Each year, a new theme unfolds—sometimes emerging from the old stories, sometimes from the time we find ourselves in, sometimes from the quiet voices inside us all. In 2025, we will gather again, listening for what needs to be spoken, sung, and welcomed into being.
If your heart leaps at the idea of myth, imagination, and embodied storytelling, you belong here. If you are someone who wants to challenge and deepen your own creative impulses, if you believe that myths and fairytales are not just dusty old stories but living energy that moves through us, if the land and the water call you, we invite you to spend an unforgettable week with us in May.
What to Expect (and What You Can’t Plan For)
Through daily programing of story, poetry, music, art, and ecology; focused workshops taught by world-class teachers; small-group sessions; one-on-one meetings to strengthen your writing, singing, and artistic voice; and a vibrant community of like-minded people, you give yourself the time you have been craving to come back to yourself, come back to your True North, and find the joy in what it means to live.
You’ll find in these pages information about daily activities, the story and the teachers, you may have heard about the song circles and the movement and exploration of the land—but the real magic lives in what can’t be scheduled:
Conversations by the shore or with the meals, in the cabins or on the paths, the ones that shift something in your bones.
Workshops where the body speaks the language of myth with movement, or where words form to bring an image and unseen force to life.
Poetry read aloud in the salons or by the fire, when the words land softer than the stars overhead.
Shared meals where strangers become family.
Quiet time alone in nature, where the trees, water, and wind are the oldest storytellers of all, time to just be.

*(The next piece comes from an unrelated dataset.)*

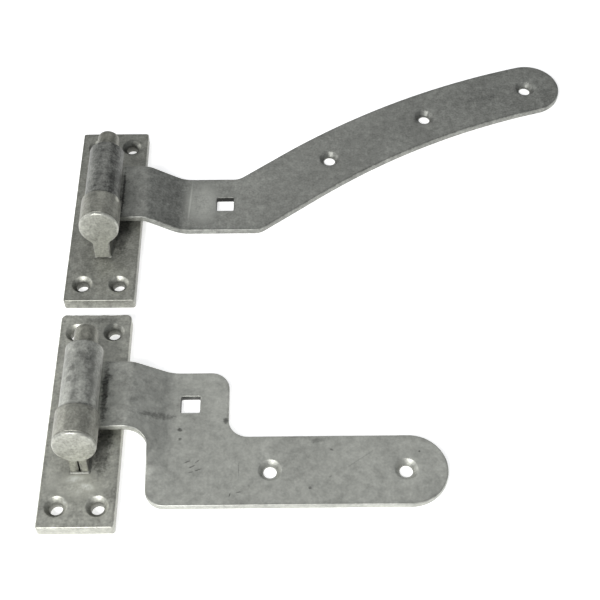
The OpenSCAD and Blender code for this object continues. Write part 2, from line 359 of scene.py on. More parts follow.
def slab(shell, outline, top, bottom, edge_r, holes, seam=None):
    """A plate over the outline between the surfaces bottom and top, with rounded edges and holes. With a
    seam, the outline is an open line whose ends are joined to another part of the shell, and seam gives the
    y stations."""
    closed = seam is None
    walls = []
    for side, surface, sign in (("top", top, -1), ("bottom", bottom, 1)):
        rings = []
        # rounded edges: painted highlight on the rounding, painted shade where it meets the face
        for (inset, drop), painted_light in zip(edge_arc(edge_r), EDGE_PAINTED_LIGHT):
            line = offset(outline, inset, closed)
            rings.append(shell.add(raised(line, surface(*line.T) + sign * drop), painted_light))
        shell.strips(rings, closed)
        walls.append(rings[0])
        border = offset(outline, edge_r + EDGE_RIM, closed)
        if not closed:
            stations = [y for y in reversed(seam) if border[0, 1] + NEAR < y < border[-1, 1] - NEAR]
            border = np.vstack([border, [[JOIN_X, y] for y in stations]])
        loops = [border] + [hole[side] for hole in holes]
        shell.patch(loops, lambda flat, surface=surface: raised(flat, surface(*flat.T)))
    shell.strips(walls, closed)
    for hole in holes:
        shell.strips([shell.add(raised(line, z), painted_light) for line, z, painted_light in hole["wall"]])


def sunk_hole(x, y, t, sink_r, highlight_strength):
    """Round hole through a flat part of thickness t, with a 45 degree countersink on top. The countersink's
    side that faces the light gets a painted highlight, stronger with a larger last argument, and the rest of
    the cone and the bore get painted shade."""
    # direction of the painted highlight on the countersink, towards the light
    highlight_side = 65
    degrees = np.arange(0, 360, 9.0)
    painted_highlight = highlight_strength * np.cos(np.radians(degrees - highlight_side))

    def ring(r):
        return polar((x, y), r, degrees)

    cone = sink_r - HOLE_R
    top_r, bottom_r = sink_r + 0.45, HOLE_R + 0.6
    levels = [
        (top_r, t, 0.0),
        (sink_r + 0.1, t - 0.12, 0.2),
        (sink_r - 0.3, t - 0.42, 1.4 * painted_highlight),
        (sink_r - cone * 0.5, t - cone * 0.5, 1.9 * painted_highlight - 0.5),
        (HOLE_R + 0.35, t - cone + 0.3, 1.4 * painted_highlight - 1.0),
        (HOLE_R, t - cone - 0.25, -1.0),
        (HOLE_R, (t - cone) / 2, -1.5),
        (HOLE_R, 0.6, -1.0),
        (HOLE_R + 0.2, 0.15, 0.3),
        (bottom_r, 0.0, 0.2)
    ]
    wall = [(ring(r), z, painted_light) for r, z, painted_light in levels]
    return {"top": ring(top_r), "bottom": ring(bottom_r), "wall": wall}


def square_hole(x, y, t, width, depth, corner=1.0):
    """Four-cornered hole through a flat part of thickness t."""
    w, d = width / 2, depth / 2
    line = rounded([
        (x - w, y - d, corner), (x - w, y + d, corner), (x + w, y + d, corner), (x + w, y - d, corner)
    ])
    rim = offset(line, 0.9)
    # painted shade down the hole's walls, and a slight painted highlight on its rims
    levels = [
        (0.9, t, 0.0), (0.35, t - 0.12, 0.3), (0.05, t - 0.5, -2.5), (0, t - 1, -4.0),
        (0, 1, -4.0), (0.05, 0.5, -1.0), (0.35, 0.12, 0.5), (0.9, 0, 0.2)
    ]
    return {"top": rim, "bottom": rim, "wall": [(offset(line, out), z, painted_light) for out, z, painted_light in levels]}


def lean_back(shell, y0, y1):
    """Leans the end at y0 back with its height above the plate. The lean fades out towards y1, and just in
    front of y0 it grows by as much."""
    points = np.array(shell.points)
    fade = np.clip((y1 - points[:, 1]) / (y1 - y0), 0, 1.2)
    points[:, 1] += np.maximum(points[:, 2] - PLATE_T, 0) * LEAN * fade
    shell.points = points.tolist()


def draw_in(shell, y1):
    """Draws the top of the eye's far end in a little, as rolling does."""
    draw, from_z, fade = 1.9, 26, 8
    points = np.array(shell.points)
    drawn = np.clip((points[:, 1] - (y1 - fade)) / fade, 0, 1) * np.clip((points[:, 2] - from_z) / fade, 0, 1)
    points[:, 1] -= draw * drawn
    shell.points = points.tolist()


def bar(shell, profile, y0, y1, edge_r, stations, closed=True):
    """A profile in x and z carried along y from y0 to y1, with its end edges rounded and its ends capped. An
    open profile's ends are joined to another part of the shell."""
    # the rounded end edges get the same painted highlight and shade, and the caps a slight painted highlight
    steps = list(zip(edge_arc(edge_r)[:-1], EDGE_PAINTED_LIGHT))
    rings = [(y0 + rise, offset(profile, inset, closed), painted_light) for (rise, inset), painted_light in steps]
    rings += [(y, profile, 0.0) for y in stations if y0 + edge_r + NEAR < y < y1 - edge_r - NEAR]
    rings += [(y1 - rise, offset(profile, inset, closed), painted_light) for (rise, inset), painted_light in reversed(steps)]
    shell.strips([shell.add(upright(line, y), painted_light) for y, line, painted_light in rings], closed)
    cap = offset(profile, edge_r, closed)
    for y in (y0, y1):
        shell.patch([cap], lambda flat, y=y: upright(flat, y), CAP_GRID, painted_light=0.1)


def lathe(shell, profile, x, z):
    """A profile of (radius, y) points turned round the line along y through (x, z)."""
    angles = np.arange(LATHE_STEPS) * 360 / LATHE_STEPS
    rings = [shell.add(upright(polar((x, z), r, angles), y)) for r, y in profile]
    shell.strips(rings)
    shell.faces += [tuple(rings[0]), tuple(rings[-1])]


def relief(shell, outline, y_back, height, edge_r, spacing=1.2):
    """A raised patch over an outline in x and z: flat at y_back, standing out towards -y by height(x, z)."""
    rings = []
    # the rim rings get a painted highlight
    for inset, part in ((0.0, 0.0), (0.05, 0.35), (0.2, 0.62), (0.45, 0.84), (1.0, 1.0)):
        line = offset(outline, inset * edge_r)
        rings.append(shell.add(upright(line, y_back - part * height(*line.T)), 0.6))
    shell.strips(rings)
    shell.patch([offset(outline, edge_r)], lambda flat: upright(flat, y_back - height(*flat.T)), spacing)
    shell.patch([outline], lambda flat: upright(flat, y_back), spacing * 2)


# ---- materials ----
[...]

Evening presentations, where craft and magic and movement and song arise and fill the hall
Time in between the here and now and the imagination, where we find ourselves for 7 days on the shores of Lake Damariscotta.
We invite you to come and see, come and listen, come and be part of what unfolds.
If you have questions about dates, location, or logistics, you can find them elsewhere in these pages. But if you’re wondering why this place calls to you, why myth still breathes in the world, why poetry and song matter now more than ever—well, you may have just found the right people with whom to ask that question.
Come. Sit by the lake and the breeze. In beauty it’s begun.